1. Naming a Guardian for Your Children
One of the most critical aspects of estate planning for parents is choosing a guardian for your minor children. If you pass away without naming a guardian, a court will appoint someone to take care of your children, and while the court’s decision may be based on what they believe is in the children’s best interest, it may not align with your own preferences.
How to Choose a Guardian
When selecting a guardian, there are several factors to consider:
– Values and Parenting Style: Ideally, the person you choose should share your values and approach to parenting, ensuring that your children are raised in an environment that reflects your wishes.
– Relationship with Your Children: Consider choosing someone who already has a strong bond with your children. This can make the transition easier for your children during an already difficult time.
– Location: Think about where the guardian lives. Moving to a new area can be disruptive for children, especially if it means changing schools, losing touch with friends, and adapting to a new environment.
– Age and Health of the Guardian: Ensure that the person you choose is in good health and likely to be able to handle the responsibilities of raising children, potentially for many years.
It’s also wise to name a backup guardian in case your first choice is unable or unwilling to serve. Be sure to discuss your decision with the individuals you are considering to ensure they are comfortable with the role and the responsibilities it entails.
2. Setting Up a Trust for Your Children
While naming a guardian ensures that your children will be cared for physically and emotionally, you also need to think about how to provide for them financially. One of the best ways to ensure that your children’s financial needs are met is by setting up a trust.
What Is a Trust?
A trust is a legal arrangement in which you (the grantor) place assets under the control of a trustee for the benefit of your children (the beneficiaries). The trustee manages the assets and distributes funds according to the instructions you outline in the trust agreement.
By setting up a trust for your children, you can control how and when your assets are distributed. For example, you might choose to distribute funds at certain milestones, such as when your child reaches a particular age, graduates from college, or purchases their first home. You can also provide for ongoing distributions to cover expenses like education, healthcare, and daily living costs.
Benefits of Using a Trust
Setting up a trust offers several key benefits:
– Avoid Probate: A trust allows assets to bypass probate, which is the court-supervised process of distributing your estate. This means that your children can receive financial support more quickly and with less legal hassle.

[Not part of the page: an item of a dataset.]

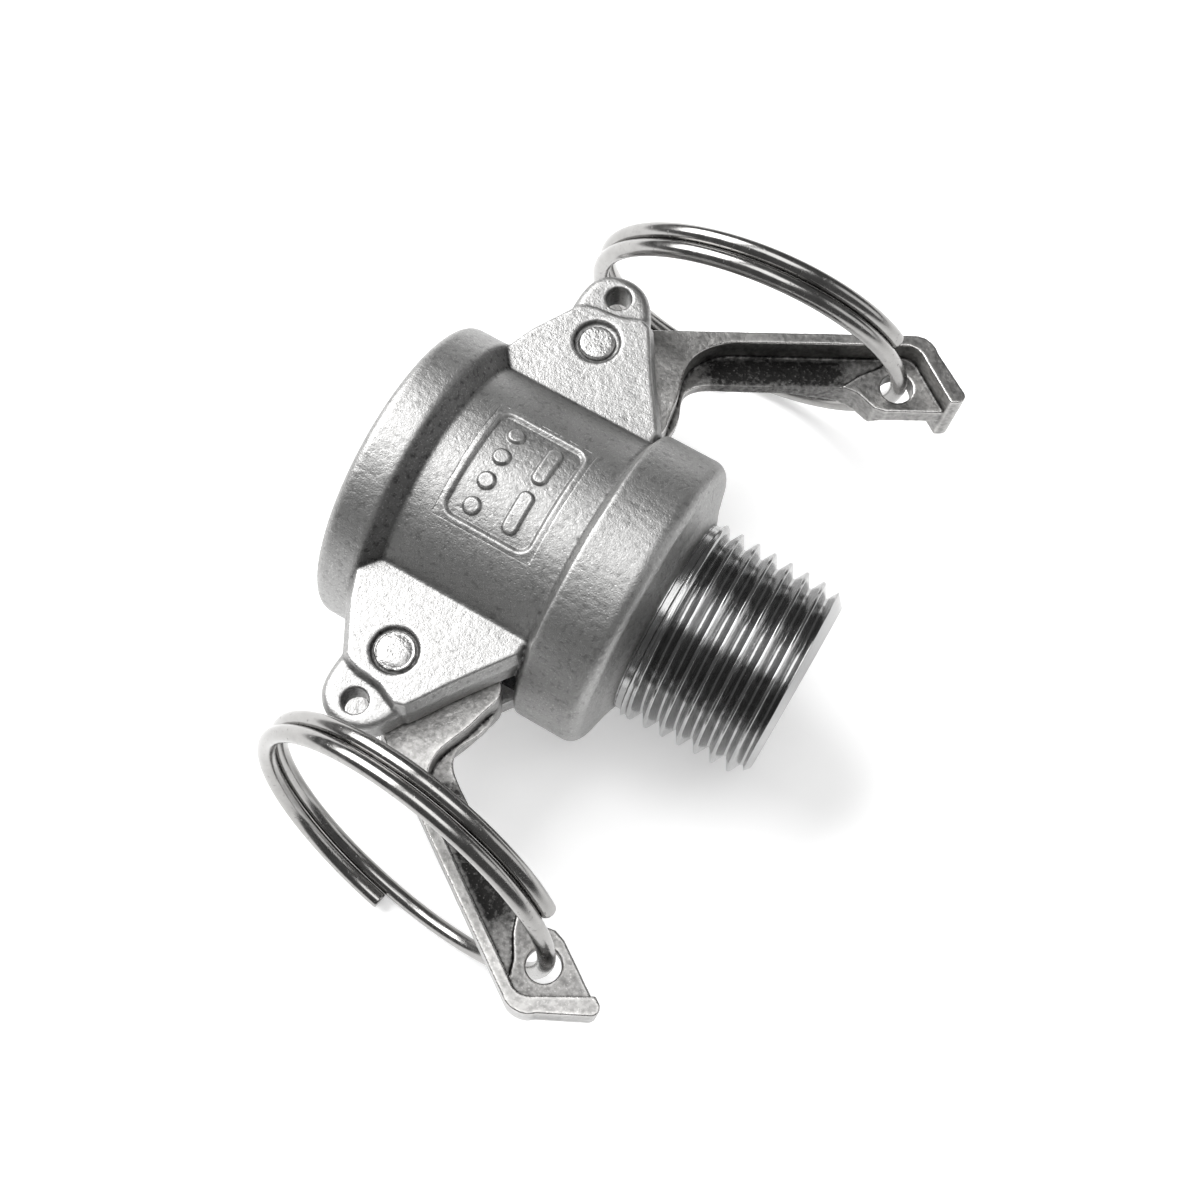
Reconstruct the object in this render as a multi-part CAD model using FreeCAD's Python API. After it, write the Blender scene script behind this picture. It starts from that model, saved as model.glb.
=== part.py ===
import FreeCAD, Part
import math
import os

V = FreeCAD.Vector
os.makedirs("parts", exist_ok=True)

# Frame: origin at the centre of the mouth face on the bore axis. +X runs along the bore to the
# threaded end, +Z is parallel to the pivot pins, +Y is the side of lever A. Millimetres.

# ---- driving dimensions -------------------------------------------------------------------
# mouth and barrel
LIP_R = 15.95           # outside radius of the mouth lip
LIP_X = 4.35            # where the lip starts to fall to the barrel
SHOULDER_X = 5.85       # foot of the lip's rear slope
BARREL_R = 14.15
CREASE_X = 21.70        # barrel ends, rear ring starts
REAR_X = 22.50
REAR_R = 15.50          # the ring that houses the gasket
REAR_END_X = 27.60      # where its big rear edge starts to round
BORE_R = 12.25          # takes a 24.0 mm adapter
BORE_CHAMFER = 0.40
SEAT_X = 22.60          # gasket recess, front and back
SEAT_END_X = 27.60
SEAT_R = 13.50
GASKET_R = 13.45
GASKET_BORE_R = 8.60
WATERWAY_R = 7.40
# threaded end, half inch taper pipe thread, 14 to the inch
NECK_X = 30.60
NECK_R = 10.15
THREAD_X = 31.40        # thread run-out
END_X = 45.10           # overall length
PITCH = 25.4 / 14.0
CREST_R_END = 10.20     # crest radius at the small end
TAPER = 1.0 / 32.0      # on radius
THREAD_DEPTH = 1.16
CREST_AT = 38.80        # a crest stands here at CREST_ANGLE round from +Y toward +Z
CREST_ANGLE = 23.8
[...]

– Control Over Distributions: Without a trust, your children would receive their inheritance outright when they reach the age of 18 or 21, depending on state law. Most parents feel that this is too young for their children to responsibly manage a large sum of money. A trust allows you to set specific terms for when and how your children will receive their inheritance.
– Protection from Creditors: A trust can help protect your children’s inheritance from creditors or other financial risks, such as lawsuits or divorce.
3. Appointing a Trustee
When creating a trust for your minor children, you’ll need to appoint a trustee. This person or institution will be responsible for managing the assets in the trust and making distributions according to the terms you set.
Who Should You Choose as Trustee?
Choosing a trustee is an important decision, as this individual will have significant responsibility over your children’s financial future. You have a few options:
– Family Member or Friend: Many people choose a trusted family member or close friend to serve as trustee. The advantage of choosing someone close to you is that they may be more familiar with your values and your children’s needs. However, managing a trust can be a time-consuming and complex task, so be sure to choose someone who is capable and willing to handle the responsibility.
– Professional Trustee: If you have a sizable estate or if you’re concerned that managing the trust may be too burdensome for a family member or friend, you might consider appointing a professional trustee, such as a bank or trust company. Professional trustees have the expertise to manage complex financial matters and will follow your instructions impartially. However, they do charge fees for their services, which can reduce the overall value of the trust.
It’s also possible to appoint co-trustees, where a family member or friend works alongside a professional trustee, allowing for a blend of personal understanding and professional financial management.
4. Life Insurance to Fund the Trust
Many parents choose to purchase life insurance as a way to provide financial security for their children. The proceeds from a life insurance policy can be used to fund the trust, ensuring that there are sufficient assets to cover your children’s needs. Life insurance can be especially important if you are the primary breadwinner or if you want to leave a legacy that extends beyond your current savings and investments.
When naming beneficiaries of your life insurance policy, it’s important to designate the trust as the beneficiary, rather than naming your minor children directly. This ensures that the proceeds are managed according to the terms of the trust and not handed over to your children at a young age.
5. Letter of Intent
In addition to the legal documents you prepare, you may also want to write a letter of intent. While not legally binding, a letter of intent provides personal guidance to the guardians and trustees regarding how you want your children to be raised and how their financial needs should be met. This can include details about education, religion, extracurricular activities, and other aspects of your parenting philosophy.
Conclusion
Estate planning for minor children requires careful thought and attention to detail. By naming a guardian, setting up a trust, appointing a trustee, and ensuring that your children are provided for financially, you can rest assured that your children will be cared for if the unexpected happens. Working with an experienced estate planning attorney will help you create a plan that reflects your values and protects your children’s future.